A missing piece in this puzzle is that RISC-V is a 32-bit or 64-bit architecture, but the current EVM is a 256-bit architecture. For that purpose we have EIP-7937: EVM64 — 64-bit mode EVM opcodes. It's also the case that the prover has the actual trace, and can tell how many bits are actually in use at each step of the computation, so the 256-bit registers might not be that big of a problem.
Four EIPs currently specify new EVM opcodes and semantics for static control flow: EIP-615: Subroutines and Static Jumps for the EVM, EIP-4750: EOF - Functions, EIP-7979: Call and Return Opcodes for the EVM, and EIP-8013: Static relative jumps and calls for the EVM. They are all implemented with the standard Turing return stack architecture, and are for the most part compatible with each other other. In particular, EIP-7979 can be used to implement every other EIP here.
Static control flow has been a cornerstone of efficient computation since Babbage and Turing. The EVM's reliance on dynamic jumps is an anomaly among virtual machines and a significant barrier to analysis, compilation, and scaling. Proposals to introduce explicit call/return opcodes and enforce static control flow bring the EVM in line with industry best practices and unlock a range of optimizations critical to Ethereum's scaling roadmap.
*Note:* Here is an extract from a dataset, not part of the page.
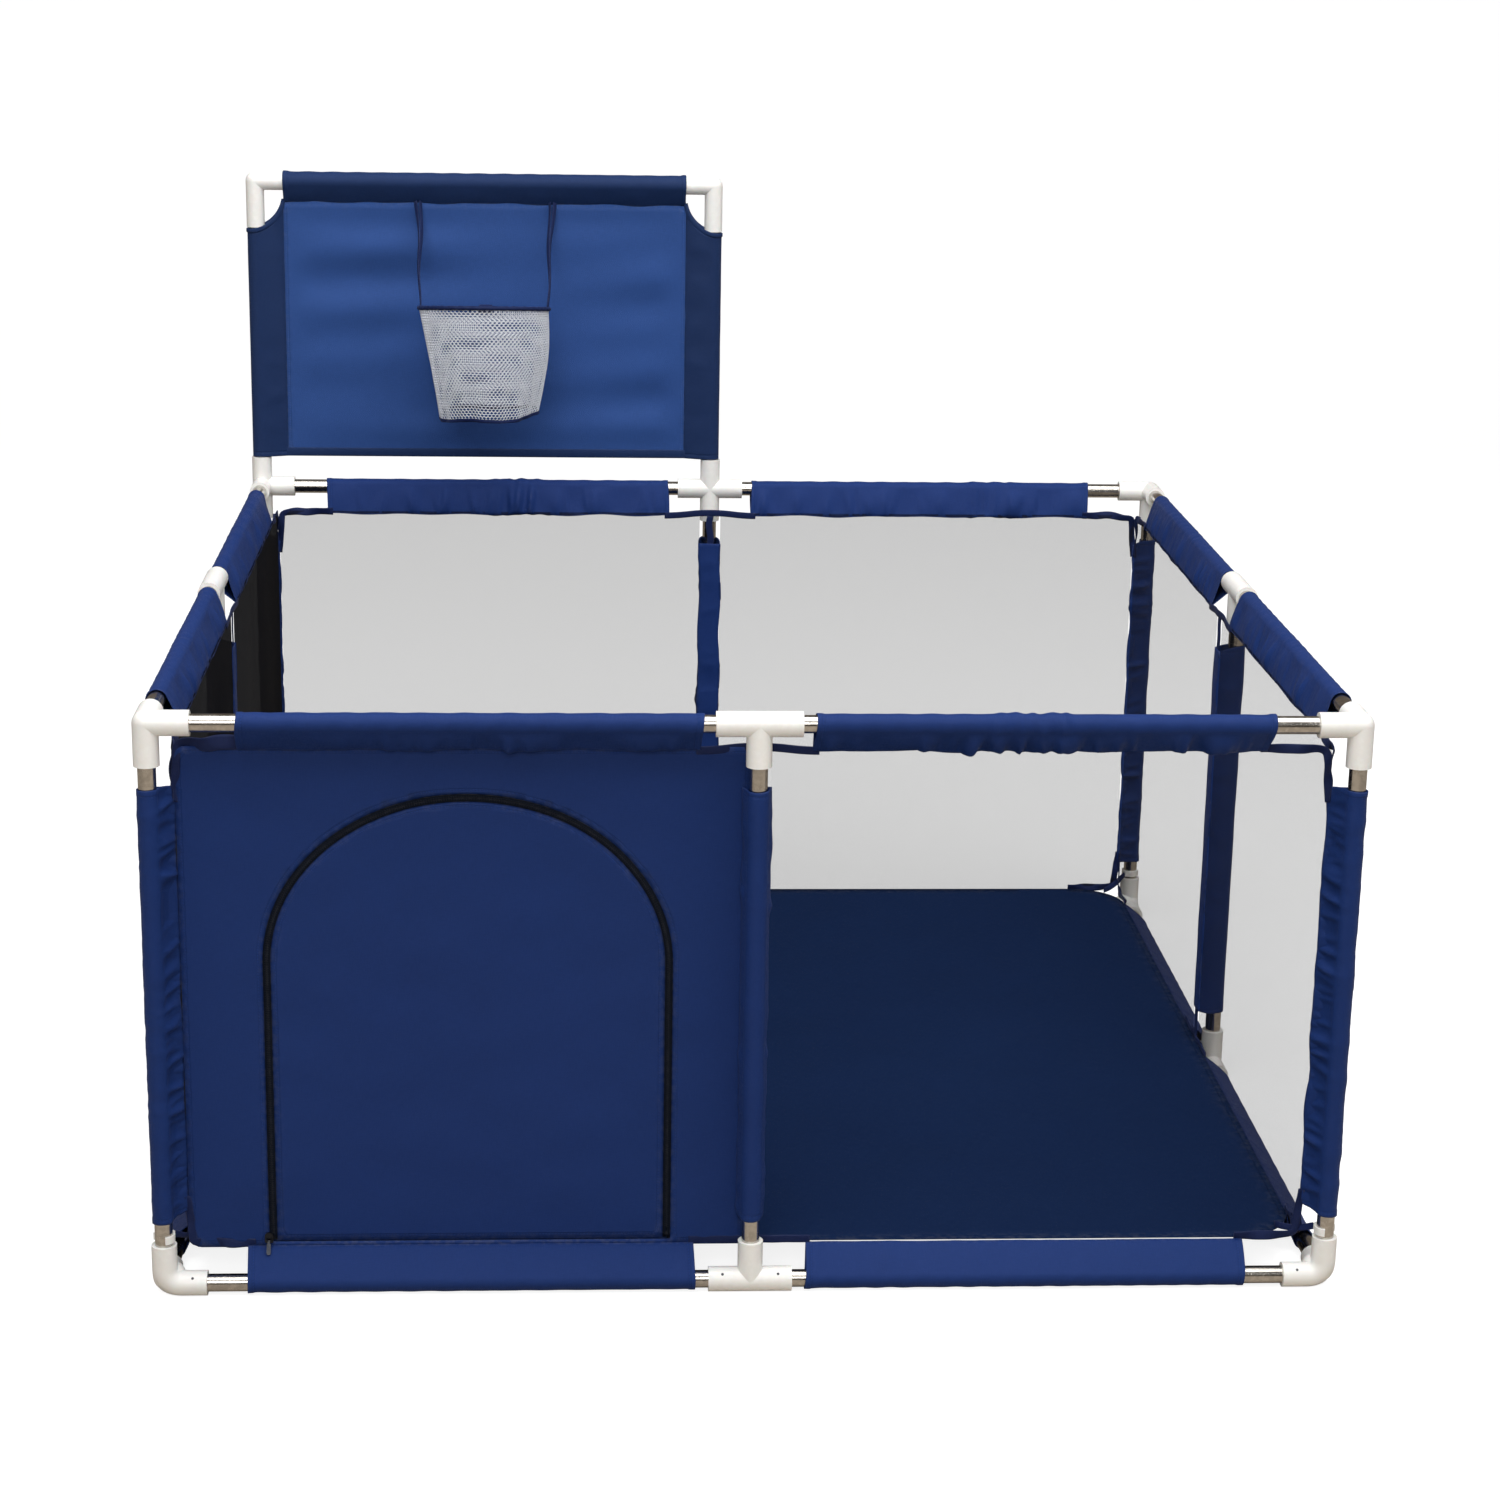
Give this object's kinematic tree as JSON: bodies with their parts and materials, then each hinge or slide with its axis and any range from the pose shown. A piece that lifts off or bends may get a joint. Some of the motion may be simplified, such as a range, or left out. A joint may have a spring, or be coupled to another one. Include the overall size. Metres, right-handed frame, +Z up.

Static control flow is not a silver bullet. But it is a foundational piece that enables:
By making control flow explicit and enforceable, the EVM becomes compatible with the full ecosystem of optimization and analysis techniques that other VMs and processor designs have leveraged for decades.
This Informational proposal itself specificies no changes to the protocol. Therefore it has no direct security implications. It does not affect the security considerations of the EIPs it references, rather, it helps to motivate and specify them.